Abstract

There are numerous proprietary appliances in operators' networks. These appliances consume a lot of electricity and plenty of space to deploy, which lead to high operating expense (OPEX) for operators. Network Function Virtualisation (NFV) is introduced to solve this problem. NFV consolidates many network devices into network applications, which can be running on industry commodity servers. Those appliances are different from routers, because they have to handle protocol processing above network layer and provide socket APIs to various applications, which need full protocol stack support instead of packet forwarding only. Unfortunately, despite increasingly high speed bandwidth up to 10 Gbps or even 40 Gbps on commodity multi-core servers, network protocol processing bottlenecks are identified, such as throughput does not scale by the number of cores, or stack processing latency is too long for some applications, etc. In this paper, the reasons for poor stack performance (especially performance scalability and stack process latency) in software are systematically analyzed.

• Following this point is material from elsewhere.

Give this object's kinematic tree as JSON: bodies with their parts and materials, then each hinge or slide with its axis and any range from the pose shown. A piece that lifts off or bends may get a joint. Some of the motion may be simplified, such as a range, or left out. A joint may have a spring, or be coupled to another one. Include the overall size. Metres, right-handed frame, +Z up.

And based on improving such analysis results, we propose Stack Pool, a novel high-performance scalable network architecture on multi-core servers. Stack Pool is constituted by multiple isolated virtual lanes. Each virtual lane contains an independent protocol stack instance, several pairs of hardware queues in NICs, as well as socket instances located in the stack instance. Each logical CPU core is responsible to process packets in a virtual lane. Flow director in NIC and lane selector in Stack Pool direct packets of different flows to several virtual lanes based on packet headers. We have implemented a Stack Pool prototype to show that the approach is promising. The Stack Pool outperforms standard Linux protocol stack with approximately 7 times throughput of UDP or 3 times that of TCP in a single virtual lane. Moreover, Stack Pool performance accrues linearly when scale to multiple cores, e.g., 10.7 and 17.2 times on 6 cores of UDP transmit and receive respectively, and 6.5 times of TCP throughput on 6 logical cores. At the same time, packet latency on Stack Pool is approximated only 1/4 than that on native Linux stack.